The band was forced to re-record a lot of the '80F' album and it was not an easy time as Banks describes: "That was a depressing time having lost the momentum of the 1979 tour. However, in that time we linked up with Mack (a record producer) who we went back into the studio with re-recording all the songs, either overdubbing Peter King onto existing tracks or recording tracks from scratch." The result was an excellent album but none of the songs released as singles troubled Mr Gallop's statistics in the UK. There was however, chart success elsewhere as Banks points out. "We did have hit singles in Europe. We were under enormous pressure to have hit singles. You are always trying to write a hit single."

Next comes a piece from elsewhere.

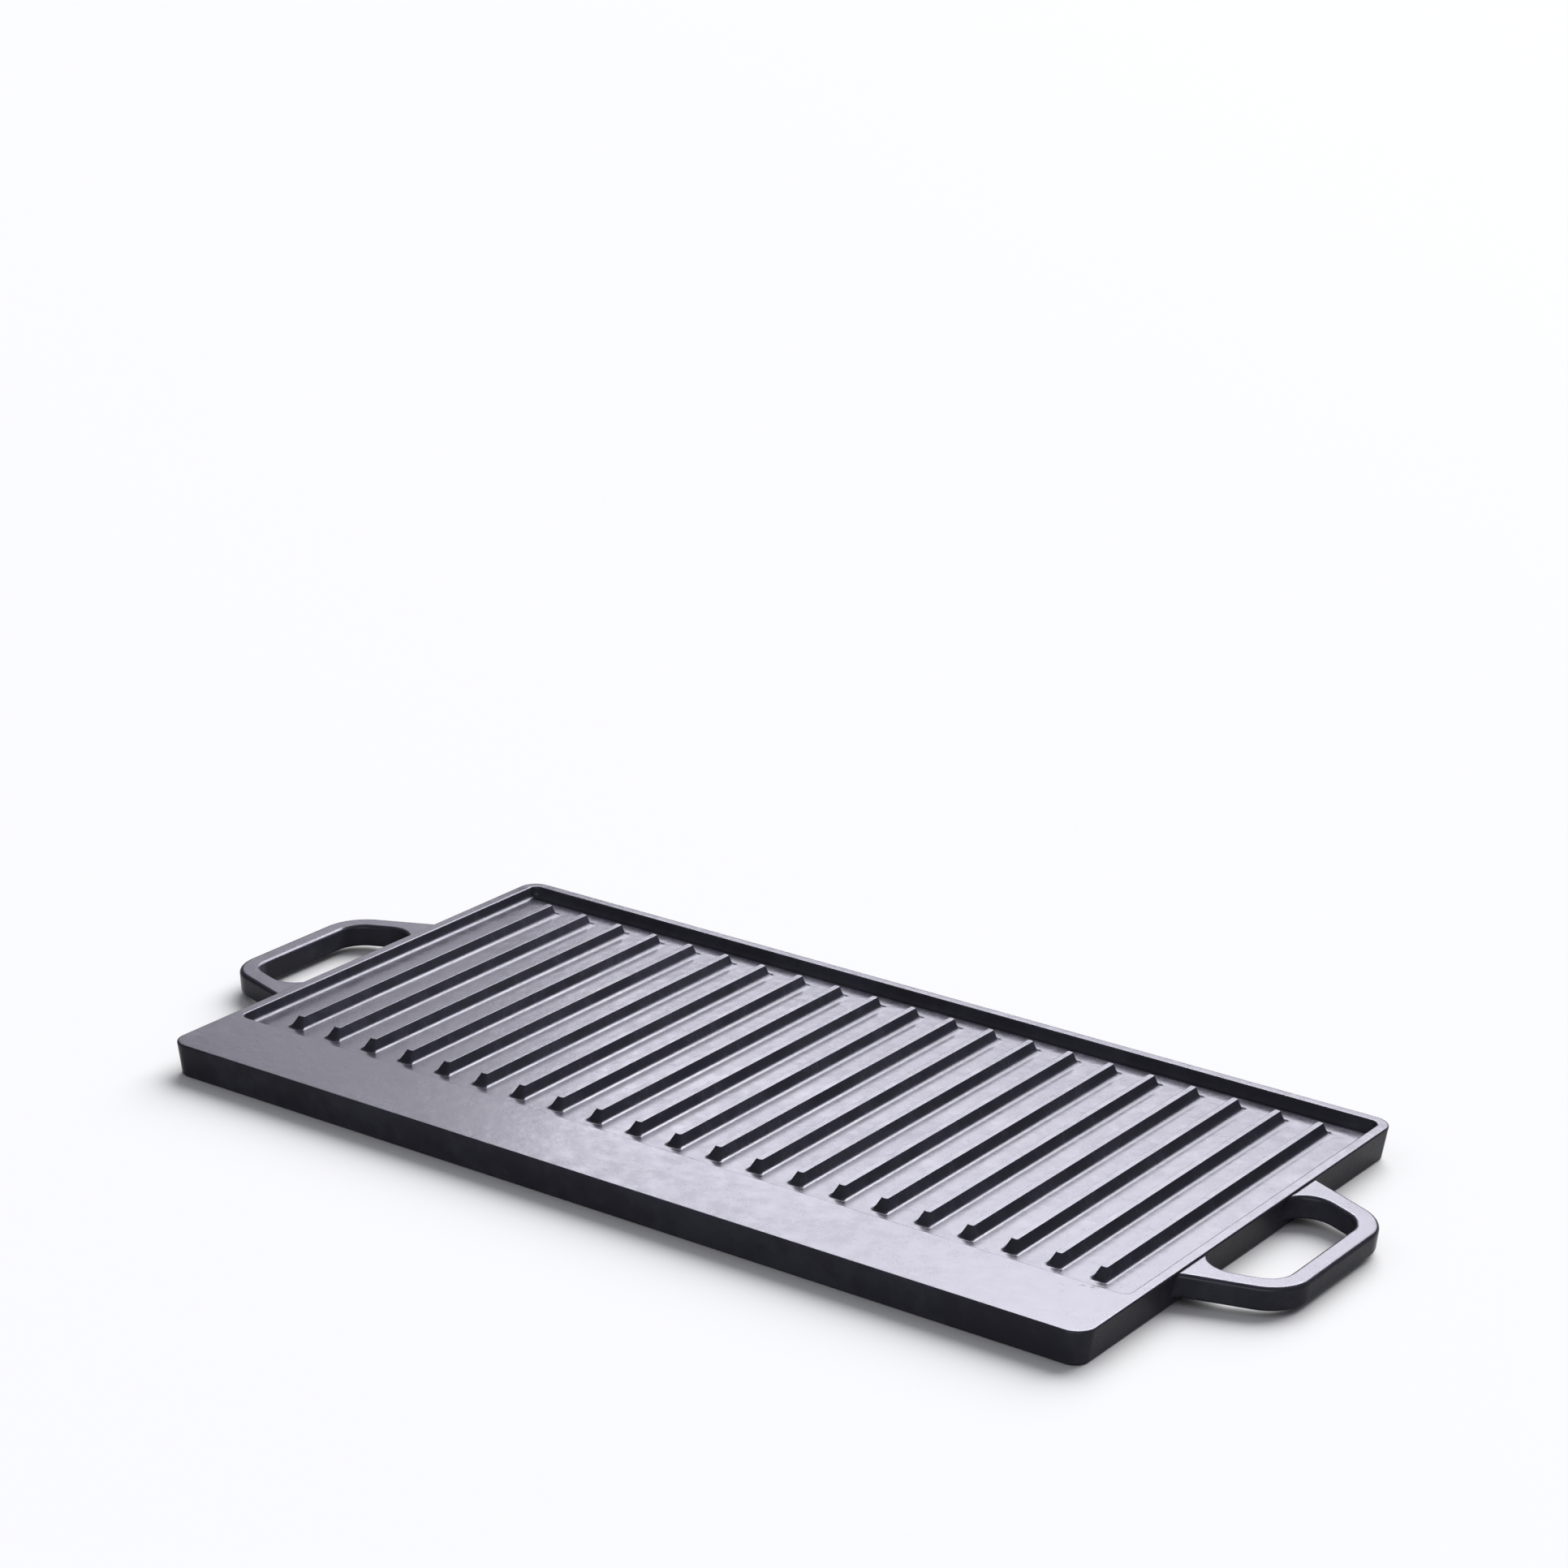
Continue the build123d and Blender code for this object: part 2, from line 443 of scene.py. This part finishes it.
handle = {
    "drop": 1, "tilt": 2.3, "draft": 3, "thickness": 10.4, "reach": 41,
    "gripWidth": 9, "armWidth": 10, "armLean": 20.5, "openingSpan": 90,
    "openingCorner": 12, "flare": 4, "edgeRound": 1.8,
    "rootBite": 0.6, "hiddenDepth": 4.4,  # the loop closes inside the plate's wall
    "gripSteps": 20, "flareSteps": 8, "edgeSteps": 8, "sectionLead": 3,
    "hiddenCorner": 0.1,      # the two corners that close the loop out of sight
    "flareShare": 0.69,       # how far along the flare the metal has left the wall
    "hiddenMargin": 0.8, "wallGap": 0.05, "rootBand": 0.3, "hiddenBand": 0.5,
}


def filletedLoop(corners):
    # corners (x, y, radius, steps) in order round the loop
    loop = []
    total = len(corners)
    for k, (x, y, radius, steps) in enumerate(corners):
        here = Vector((x, y))
        before = (Vector(corners[k - 1][:2]) - here).normalized()
        after = (Vector(corners[(k + 1) % total][:2]) - here).normalized()
        half = before.angle(after) / 2
        middle = here + (before + after).normalized() * radius / math.sin(half)
        start = here + before * radius / math.tan(half) - middle
        end = here + after * radius / math.tan(half) - middle
        turn = start.angle(end)
        for j in range(steps + 1):
            share = j / steps
            near = math.sin((1 - share) * turn) / math.sin(turn)
            far = math.sin(share * turn) / math.sin(turn)
            loop.append(middle + start * near + end * far)
    return loop


def outwardNormals(loop):
    normals = []
    for k, point in enumerate(loop):
        ahead = (loop[(k + 1) % len(loop)] - point).normalized()
        behind = (point - loop[k - 1]).normalized()
        along = (ahead + behind).normalized()
        normals.append(Vector((along.y, -along.x)))
    return normals


def bothHalves(half):
    return half + [(x, -y, radius, steps) for x, y, radius, steps in reversed(half)]


def handleRings(spec, plateSpec):
    edgeX = plateSpec["length"] / 2
    lean = math.tan(math.radians(spec["armLean"]))
    armStep = spec["armWidth"] / math.cos(math.radians(spec["armLean"]))
    gripX = edgeX + spec["reach"]
    innerGripX = gripX - spec["gripWidth"]
    rootX = edgeX - run(spec["drop"], plateSpec["wallDraft"]) - spec["rootBite"]
    hiddenX = edgeX - spec["hiddenDepth"]

    def innerY(x):
        return spec["openingSpan"] / 2 - (x - edgeX) * lean

    def outerY(x):
        return innerY(x) + armStep

    shoulderY = outerY(rootX) + spec["flare"] + 1
    arc, flareArc = spec["gripSteps"], spec["flareSteps"]
    rootArc = flareArc + 4  # the flare and the two hidden corners answer to the opening's root corner
    outer = filletedLoop(bothHalves([
        (gripX, outerY(gripX), spec["openingCorner"] + spec["gripWidth"], arc),
        (rootX, outerY(rootX), spec["flare"], flareArc),
        (rootX, shoulderY, spec["hiddenCorner"], 1),
        (hiddenX, shoulderY, spec["hiddenCorner"], 1)]))
    inner = filletedLoop(bothHalves([
        (innerGripX, innerY(innerGripX), spec["openingCorner"], arc),
        (rootX, innerY(rootX), spec["openingCorner"], rootArc)]))
    outerWay, innerWay = outwardNormals(outer), outwardNormals(inner)
    top = edgeX, plateSpec["height"] - spec["drop"]
    turn = math.radians(spec["tilt"])
    wallLean = math.tan(math.radians(plateSpec["wallDraft"]))
    flareEnd = outerY(rootX) + spec["flare"] * spec["flareShare"]

    def placed(x, y, z, rooted):
        tiltedX = top[0] + (x - top[0]) * math.cos(turn) + z * math.sin(turn)
        tiltedZ = top[1] - (x - top[0]) * math.sin(turn) + z * math.cos(turn)
        if rooted:
            wallX = edgeX - (plateSpec["height"] - tiltedZ) * wallLean
            tiltedX = min(max(tiltedX, hiddenX + spec["hiddenMargin"]), wallX - spec["wallGap"])
        return Vector((tiltedX, y, tiltedZ)) * mm

    low = run(spec["thickness"], spec["draft"])
    corners = [(spec["sectionLead"], 0), (0, 0, spec["edgeRound"]),
               (low, -spec["thickness"], spec["edgeRound"]), (spec["sectionLead"], -spec["thickness"])]
    section = easedProfile(corners, spec["edgeSteps"])
    rings = []
    for depth, z in section:
        ring = []
        for point, way in zip(outer, outerWay):
            moved = point - way * depth
            if point.x < hiddenX + spec["hiddenBand"]:
                ring.append(placed(hiddenX, moved.y, z, False))
            else:
                ring.append(placed(moved.x, moved.y, z, abs(point.y) > flareEnd))
        rings.append(ring)
    for depth, z in reversed(section):
        ring = []
        for point, way in zip(inner, innerWay):
            moved = point + way * depth
            ring.append(placed(moved.x, moved.y, z, point.x < rootX + spec["rootBand"]))
        rings.append(ring)
    return rings


def makeHandle(name, spec, side):
    rings = []
    for ring in handleRings(spec, plate):
        rings.append([Vector((point.x * side, point.y, point.z)) for point in ring])
    piece = meshFrom(name, rings, closed=True)
    settleNormals(piece)
    piece.data.materials.clear()
    piece.data.materials.append(ironMaterial)
    return piece


rightLoop = makeHandle("rightLoop", handle, 1)
leftLoop = makeHandle("leftLoop", handle, -1)
print("handles made")


studio = {
    "floorColour": (0.56, 0.56, 0.565, 1), "floorRoughness": 0.9, "floorGloss": 0.1, "floorReach": 30,
    "roomColour": (0.93, 0.94, 1.0, 1),
    "horizon": 0.12, "zenith": 0.72,      # the room's own glow, from low to overhead
    "glowFrom": 0.25, "glowTo": 0.85,     # heights between which it rises
    "keyStrength": 5.7, "keyAngle": 58,   # wide key that lights and shades the floor
    "keyFrom": (-0.08, 0.85, 0.77),
    "glossColour": (0.9, 0.88, 1.0),
    "boxes": (                            # softboxes that only gloss the iron: radiance, place, size
        ("backSoftbox", 25.5, (-0.23, 1.17, 0.88), (1.56, 0.8)),
        ("sideSoftbox", 5.6, (-1.18, 1.08, 0.8), (0.32, 0.9)),
        ("highStrip", 86.0, (-0.05, 0.95, 0.97), (0.9, 0.3)),
        ("frontSoftbox", 11.0, (0.8, -1.5, 0.72), (2.2, 0.9)),
    ),
}


def addFloor(spec):
    mesh = bpy.data.meshes.new("floor")
    bm = bmesh.new()
    bmesh.ops.create_grid(bm, x_segments=1, y_segments=1, size=spec["floorReach"])
    bm.to_mesh(mesh)
    bm.free()
    floor = bpy.data.objects.new("floor", mesh)
    bpy.context.scene.collection.objects.link(floor)
    material = bpy.data.materials.new("paleFloor")
    material.use_nodes = True
    shader = material.node_tree.nodes["Principled BSDF"]
    shader.inputs["Base Color"].default_value = spec["floorColour"]
    shader.inputs["Roughness"].default_value = spec["floorRoughness"]
    shader.inputs["Specular IOR Level"].default_value = spec["floorGloss"]
    mesh.materials.append(material)
    return floor


def addWorld(spec):
    world = bpy.data.worlds.new("studioWorld")
    world.use_nodes = True
    bpy.context.scene.world = world
    tree = world.node_tree
    tree.nodes.clear()
    maker = Maker(tree)
    direction = maker.node("ShaderNodeTexCoord").out("Generated")
    height = maker.node("ShaderNodeSeparateXYZ", None, {0: direction}).out("Z")
    level = maker.band(height, spec["glowFrom"], spec["glowTo"], spec["horizon"], spec["zenith"])
    background = maker.node("ShaderNodeBackground", None, {"Color": spec["roomColour"], "Strength": level})
    output = maker.node("ShaderNodeOutputWorld")
    tree.links.new(background.node.outputs[0], output.node.inputs["Surface"])


def aimed(place, aim):
    way = Vector(aim) - Vector(place)
    return Matrix.Translation(place) @ way.to_track_quat("-Z", "Y").to_matrix().to_4x4()


def onlyLights(light, name, pieces):
    chosen = bpy.data.collections.new(name)
    for piece in pieces:
        chosen.objects.link(piece)
    light.light_linking.receiver_collection = chosen


def addKey(spec, pieces):
    data = bpy.data.lights.new("floorKey", "SUN")
    data.energy = spec["keyStrength"]
    data.angle = math.radians(spec["keyAngle"])
    light = bpy.data.objects.new("floorKey", data)
    light.matrix_world = aimed(spec["keyFrom"], (0, 0, 0))
    bpy.context.scene.collection.objects.link(light)
    onlyLights(light, "keyLit", pieces)


def addSoftboxes(spec, pieces):
    for name, radiance, place, size in spec["boxes"]:
        data = bpy.data.lights.new(name, "AREA")
        data.shape = "RECTANGLE"
        data.size, data.size_y = size
        data.energy = radiance * math.pi * data.size * data.size_y
        data.color = spec["glossColour"]
        light = bpy.data.objects.new(name, data)
        light.matrix_world = aimed(place, (0, 0, 0))
        light.visible_camera = False
        bpy.context.scene.collection.objects.link(light)
        onlyLights(light, name + "Lit", pieces)


floor = addFloor(studio)
addWorld(studio)
addKey(studio, (floor,))
addSoftboxes(studio, (castPlate, grillRibs, rightLoop, leftLoop))
bpy.context.scene.view_settings.view_transform = "Standard"
bpy.context.scene.view_settings.look = "None"
print("studio lit")


borders = ["front_land", "back_rim", "left_rim", "right_rim", "underside_front_rail", "underside_back_rail",
           "underside_left_rail", "underside_right_rail"]
ribNodes = [f"rib_{number:02d}" for number in range(1, ribs["count"] + 1)]
stands = {castPlate: ["deck", "underside_pad"] + borders, grillRibs: ribNodes,
          rightLoop: ["right_handle"], leftLoop: ["left_handle"]}
for piece, nodes in stands.items():
    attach(piece, "root")
    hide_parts(*nodes)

Fans of ATF have often noted that there was a shift in lyrical content between the second and subsequent releases but Banks points out, "I don't think it was deliberate. CBS and the band's management wanted us to be more overtly Christian in our lyrics. There always seemed to be a bit of a fine line. It seemed to be such of a nonsense that many artists that were involved in the Christian subculture were saying they couldn't get a record deal on a commercial label because they weren't allowed to sing their Christian lyrics whereas all the pressure we were getting put under was to be more overtly Christian which is an extraordinary twist. It just goes to show that if you have good product then you can get it out."
During this stage in the band's career, there was a remarkable Radio One live concert recording of After The Fire supporting the up and coming U2. Like a lot of the most inspired incidents in life, it was completely unplanned. Banks describes what happened: "We didn't actually know that U2 were going to be there when we turned up. Because they were known as Christians and we were known as Christians, we'd met up a number of times and said that we shouldn't really appear on the same stage together. We had decided to spread ourselves around a bit and be salt in the world. There was a cancellation of an artist and we were asked to go and fill in. We turned up and the other band on the bill was U2."